O mesmo artigo traz previsões que, a depender da interpretação do juiz, poderiam enquadrar praticamente qualquer emissora de rádio ou TV em funcionamento hoje. Um dos dispositivos prevê como abuso da concessão, por exemplo, “ofender a moral familiar, pública ou os bons costumes”. Outro proíbe “colaborar na prática de rebeldia, desordens ou manifestações proibidas”.

A lei foi criada em 1962, mas foi aditada por um decreto de 1967, já durante a ditadura militar. A redação do artigo 53 foi dada integralmente por esse decreto do período militar e vigora até hoje da mesma forma.

Para Katia Magalhães, a lei usada como base para o pedido nem sequer deveria estar em vigor. “É uma norma extremamente aberta, tipicamente ditatorial. Pode dar ensejo a qualquer tipo de interpretação. E eu entendo que hoje, se essa norma viesse a ser julgada, possivelmente seria declarada inconstitucional, porque não se compatibiliza com os princípios da Constituição de 1988, de liberdade de expressão, ou liberdade de imprensa.”

Felippe Monteiro também vê com preocupação o uso de uma lei do período militar para pedir o fechamento de uma emissora por opiniões veiculadas.

“Não é um problema usar leis antigas para analisar uma controvérsia, um conflito. Há muitas leis antigas que são aplicadas até hoje. Mas não dá para você esquecer todo o arcabouço jurídico e constitucional do Brasil, especialmente após a Constituição de 1988. A nossa Constituição foi muito clara ao colocar liberdade de imprensa, liberdade de expressão e de pensamento como princípios basilares da democracia. Quando há um dispositivo de uma lei da década de 1960 que pode violar os princípios da liberdade de expressão, da livre manifestação do pensamento, você tem que privilegiar esses princípios.”

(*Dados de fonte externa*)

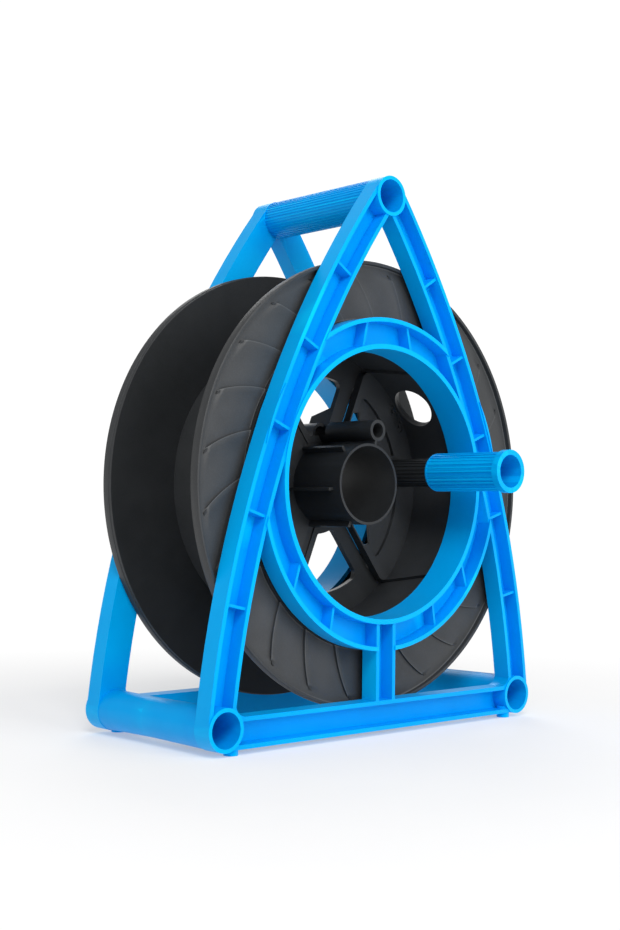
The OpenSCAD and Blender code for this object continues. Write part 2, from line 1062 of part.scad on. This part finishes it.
module crank_grip() {
  color(blue)
    translate([crank_x, 0, crank_z])
      difference() {
        union() {
          slab(grip_out_y + grip_end_w - eps, grip_in_y - grip_nose)
            fluted2d(grip_core_r, grip_r, grip_flutes, grip_flute_w);
          slab(grip_out_y, grip_out_y + grip_end_w)
            circle(r = grip_collar_r);
          translate([0, grip_in_y, 0])
            rotate([90, 0, 0])
              rotate_extrude()
                union() {
                  square([grip_r - grip_nose, grip_nose + eps]);
                  translate([grip_r - grip_nose, grip_nose])
                    intersection() {
                      circle(r = grip_nose);
                      translate([0, -grip_nose])
                        square([grip_nose, grip_nose]);
                    }
                }
        }
        slab(grip_bulk_y, grip_in_y + 1)
          circle(r = grip_bore_r);
        slab(grip_out_y - 1, grip_bulk_y - grip_bulk_t + 0.3)
          circle(r = grip_mouth_r);
        slab(grip_bulk_y - grip_bulk_t - 1, grip_bulk_y + 1)
          circle(r = post_neck_r + neck_play);
      }
}

module grip_washer() {
  color(steel)
    translate([crank_x, 0, crank_z])
      slab(post_neck_y - gw_t, post_neck_y)
        ring2d(gw_r, pin_r + 0.2);
}

module grip_screw() {
  color(steel)
    difference() {
      union() {
        rod(crank_x, crank_z, pin_r, post_neck_y - gw_t - eps, post_end_y + neck_pilot_l - 2);
        rod(crank_x, crank_z, screw_head_r, post_neck_y - gw_t - screw_head_h, post_neck_y - gw_t);
      }
      translate([crank_x, post_neck_y - gw_t - screw_head_h + socket_deep, crank_z])
        rotate([90, 0, 0])
          cylinder(h = 2 * socket_deep, r = socket_r, $fn = 6);
    }
}

front_frame();
rear_frame();
tie_screws();
tie_washers();
tie_nuts();
front_flange();
rear_flange();
drum();
drum_rings();
hub_core();
front_flange_screws();
rear_flange_screws();
crank_plate();
plate_screws();
plate_clip();
crank_post();
post_screw();
post_washer();
crank_grip();
grip_screw();
grip_washer();
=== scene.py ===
import math

import bmesh
import bpy
from mathutils import Matrix, Vector


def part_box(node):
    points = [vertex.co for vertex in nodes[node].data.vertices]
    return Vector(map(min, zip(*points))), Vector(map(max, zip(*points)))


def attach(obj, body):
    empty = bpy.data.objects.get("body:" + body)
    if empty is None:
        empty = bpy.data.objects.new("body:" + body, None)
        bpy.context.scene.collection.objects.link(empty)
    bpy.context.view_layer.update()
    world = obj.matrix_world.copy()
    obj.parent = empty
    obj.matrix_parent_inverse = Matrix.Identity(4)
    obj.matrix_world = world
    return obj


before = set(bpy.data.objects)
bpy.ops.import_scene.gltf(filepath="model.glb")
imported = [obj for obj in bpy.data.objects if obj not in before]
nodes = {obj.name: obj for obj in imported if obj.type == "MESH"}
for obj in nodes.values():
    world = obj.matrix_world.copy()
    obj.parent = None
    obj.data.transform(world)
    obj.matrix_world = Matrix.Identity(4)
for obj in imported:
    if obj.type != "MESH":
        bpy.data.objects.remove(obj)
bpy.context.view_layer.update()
scene = bpy.context.scene


# ---------- camera ----------

YAW = math.radians(43.069)
PITCH = math.radians(-2.0605)
ROLL = math.radians(0.731)
CAMERA_AT = Vector((-0.66656, -0.70004, -0.02122))
LENS_MM = 53.58


def make_camera():
    """Camera at the photo's angle: yaw to the right, a slight look upward, and a small roll."""
    data = bpy.data.cameras.new("camera")
    data.sensor_fit = "AUTO"
    data.sensor_width = 36
    data.lens = LENS_MM
    data.clip_start = 0.02
    data.clip_end = 60
    cam = bpy.data.objects.new("camera", data)
    scene.collection.objects.link(cam)
    fwd = Vector((
        math.sin(YAW) * math.cos(PITCH),
        math.cos(YAW) * math.cos(PITCH),
        -math.sin(PITCH),
    ))
    right = Vector((math.cos(YAW), -math.sin(YAW), 0))
    up = right.cross(fwd)
    side = right * math.cos(ROLL) + up * math.sin(ROLL)
    top = up * math.cos(ROLL) - right * math.sin(ROLL)
    turn = Matrix((side, top, -fwd)).transposed()
    cam.matrix_world = Matrix.Translation(CAMERA_AT) @ turn.to_4x4()
    scene.camera = cam


make_camera()


# ---------- material tools ----------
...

Monteiro também lamenta o nível de poder arrogado pelo MPF. “É o Ministério Público Federal pedindo o cancelamento de meios de comunicação e de imprensa de acordo com a sua opinião sobre determinado fato. É o Estado querendo decidir quem tem o poder de falar e quem não tem o poder de falar. Esse é um poder muito grande, que não deveria caber ao Estado”, afirma.